The chapter is also very good on this era’s reaction against the perceived campness and send-up of the Williams/Adams era. That might seem an odd notion if you grew up with season 23/24, but it was very much JNT’s thinking at the time and is more how I remember his time as producer – seasons 18-21, than the mess that was to follow. This also chimed very much with the thinking of executive producer Barry Letts and script editor Chris Bidmead – moving the show back to what they perceived to be it’s strengths. I’d love to know what Barry Letts made of the Buddhism in ‘Kinda’, but unfortunately we don’t find that out. JNT did work on the show under the previous regime, but comes across here as someone who is very much reacting against all of the things that he did not like about those experiences. Much as the Williams era was a reaction against the things in the Hinchcliffe/Holmes era that had caused such consternation in Mary Whitehouse and her cronies, JNT/Bidmead was a reaction against the perceived excesses of the Williams/Adams era.
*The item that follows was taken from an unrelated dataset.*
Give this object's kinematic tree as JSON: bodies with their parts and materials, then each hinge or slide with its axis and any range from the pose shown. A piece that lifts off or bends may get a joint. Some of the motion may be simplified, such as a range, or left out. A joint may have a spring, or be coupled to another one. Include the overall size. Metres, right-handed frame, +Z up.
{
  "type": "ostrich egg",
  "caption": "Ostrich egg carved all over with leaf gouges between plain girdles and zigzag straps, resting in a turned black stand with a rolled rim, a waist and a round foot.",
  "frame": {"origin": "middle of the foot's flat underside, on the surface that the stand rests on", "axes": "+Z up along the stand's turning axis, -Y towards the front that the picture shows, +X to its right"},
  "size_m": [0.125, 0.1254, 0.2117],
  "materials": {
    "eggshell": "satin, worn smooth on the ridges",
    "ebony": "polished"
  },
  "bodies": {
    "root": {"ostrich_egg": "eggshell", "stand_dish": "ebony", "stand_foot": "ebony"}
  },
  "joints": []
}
Overall, the chapter is a fascinating read, I haven’t really covered the authors analysis of the production process or their section on the comparison between ‘Word for World is Forest’ and ‘Kinda’, but really the fascinating part of the chapter really was the contemporary commentary on it and the tensions during the production with the key players in the production and writing process. I naturally want to side with Bailey, but also have to admit there is some sense from the likes of Saward and Grimwade – they aren’t making a one-off adult drama or a play. Doctor Who affords the author a platform for his ideas and a fantasy world for these to play out in, but in return ‘Doctor Who’ is it’s own thing and any writer within that format should pay it it’s dues and respect the expectations of its audience. I’ll return to this theme in the review of ‘Snakedance’. My final thought on this chapter and on ‘Kinda’ as a whole is that it works precisely because it is a blend of both approaches – the new ideas of Bailey made more palatable for the audience as it moved through the production process.